■ **Problem statement**: Starting at the line that contains "Reconstruct the object" and stopping at the line that contains "import Module from", repeat every line exactly, the two end lines included, and nothing else.

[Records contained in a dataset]
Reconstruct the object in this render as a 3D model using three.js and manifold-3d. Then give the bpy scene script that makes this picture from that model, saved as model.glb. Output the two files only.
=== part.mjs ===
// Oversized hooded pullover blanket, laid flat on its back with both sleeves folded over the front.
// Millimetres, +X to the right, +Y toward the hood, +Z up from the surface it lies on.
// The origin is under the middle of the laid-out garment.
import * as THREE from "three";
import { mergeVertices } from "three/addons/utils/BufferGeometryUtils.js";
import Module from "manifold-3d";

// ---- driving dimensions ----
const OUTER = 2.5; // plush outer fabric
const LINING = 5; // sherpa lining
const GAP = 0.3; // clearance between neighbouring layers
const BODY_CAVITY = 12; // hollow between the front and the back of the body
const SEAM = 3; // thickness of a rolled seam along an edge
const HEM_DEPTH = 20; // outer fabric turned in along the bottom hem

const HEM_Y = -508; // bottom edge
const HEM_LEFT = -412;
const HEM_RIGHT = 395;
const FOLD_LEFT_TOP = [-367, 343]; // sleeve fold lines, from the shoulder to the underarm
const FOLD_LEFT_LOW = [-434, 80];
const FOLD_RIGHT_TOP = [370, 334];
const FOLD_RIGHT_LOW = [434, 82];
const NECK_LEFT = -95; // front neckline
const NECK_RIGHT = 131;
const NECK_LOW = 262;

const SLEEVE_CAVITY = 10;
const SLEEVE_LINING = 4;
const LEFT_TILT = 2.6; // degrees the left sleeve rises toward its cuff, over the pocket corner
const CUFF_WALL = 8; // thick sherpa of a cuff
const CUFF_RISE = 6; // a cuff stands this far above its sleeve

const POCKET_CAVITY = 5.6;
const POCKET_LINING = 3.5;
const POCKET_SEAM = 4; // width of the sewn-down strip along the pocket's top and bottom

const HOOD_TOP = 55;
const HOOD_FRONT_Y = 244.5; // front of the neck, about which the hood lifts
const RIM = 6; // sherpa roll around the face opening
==
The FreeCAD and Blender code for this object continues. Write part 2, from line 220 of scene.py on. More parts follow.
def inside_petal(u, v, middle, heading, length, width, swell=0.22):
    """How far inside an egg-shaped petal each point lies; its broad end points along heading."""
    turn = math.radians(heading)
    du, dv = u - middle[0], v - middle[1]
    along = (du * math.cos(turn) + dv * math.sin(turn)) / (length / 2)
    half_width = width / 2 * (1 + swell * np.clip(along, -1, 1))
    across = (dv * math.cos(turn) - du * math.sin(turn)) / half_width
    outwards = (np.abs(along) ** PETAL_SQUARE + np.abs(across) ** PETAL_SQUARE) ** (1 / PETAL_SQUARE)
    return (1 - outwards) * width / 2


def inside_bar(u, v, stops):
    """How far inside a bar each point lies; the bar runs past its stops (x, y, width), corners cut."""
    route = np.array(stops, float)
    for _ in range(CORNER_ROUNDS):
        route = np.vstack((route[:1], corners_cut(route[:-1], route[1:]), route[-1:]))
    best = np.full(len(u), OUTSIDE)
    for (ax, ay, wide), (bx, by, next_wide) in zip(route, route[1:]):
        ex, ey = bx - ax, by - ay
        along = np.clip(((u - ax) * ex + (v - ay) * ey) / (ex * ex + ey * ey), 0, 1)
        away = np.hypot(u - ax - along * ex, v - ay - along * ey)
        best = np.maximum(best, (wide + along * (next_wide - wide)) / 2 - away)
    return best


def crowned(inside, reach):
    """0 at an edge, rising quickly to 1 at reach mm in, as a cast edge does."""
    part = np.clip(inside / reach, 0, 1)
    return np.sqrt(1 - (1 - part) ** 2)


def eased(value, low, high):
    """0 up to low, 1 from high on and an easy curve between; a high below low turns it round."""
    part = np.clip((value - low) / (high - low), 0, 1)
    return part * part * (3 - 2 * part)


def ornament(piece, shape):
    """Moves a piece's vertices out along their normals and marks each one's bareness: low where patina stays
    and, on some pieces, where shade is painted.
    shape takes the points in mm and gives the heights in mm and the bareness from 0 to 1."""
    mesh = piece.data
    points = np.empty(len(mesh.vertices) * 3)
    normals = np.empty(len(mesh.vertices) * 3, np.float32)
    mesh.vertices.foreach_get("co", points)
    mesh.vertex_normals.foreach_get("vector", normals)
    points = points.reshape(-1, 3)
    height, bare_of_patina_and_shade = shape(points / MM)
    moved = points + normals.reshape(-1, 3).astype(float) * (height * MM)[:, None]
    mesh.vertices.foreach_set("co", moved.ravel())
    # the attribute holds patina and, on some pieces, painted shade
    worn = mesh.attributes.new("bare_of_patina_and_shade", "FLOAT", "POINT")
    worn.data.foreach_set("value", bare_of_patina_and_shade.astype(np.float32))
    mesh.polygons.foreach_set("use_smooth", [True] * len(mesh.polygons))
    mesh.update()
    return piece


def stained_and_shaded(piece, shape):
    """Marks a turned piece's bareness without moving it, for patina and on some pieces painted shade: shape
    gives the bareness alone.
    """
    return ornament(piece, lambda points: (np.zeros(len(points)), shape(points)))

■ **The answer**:
Reconstruct the object in this render as a 3D model using three.js and manifold-3d. Then give the bpy scene script that makes this picture from that model, saved as model.glb. Output the two files only.
=== part.mjs ===
// Oversized hooded pullover blanket, laid flat on its back with both sleeves folded over the front.
// Millimetres, +X to the right, +Y toward the hood, +Z up from the surface it lies on.
// The origin is under the middle of the laid-out garment.
import * as THREE from "three";
import { mergeVertices } from "three/addons/utils/BufferGeometryUtils.js";
import Module from "manifold-3d";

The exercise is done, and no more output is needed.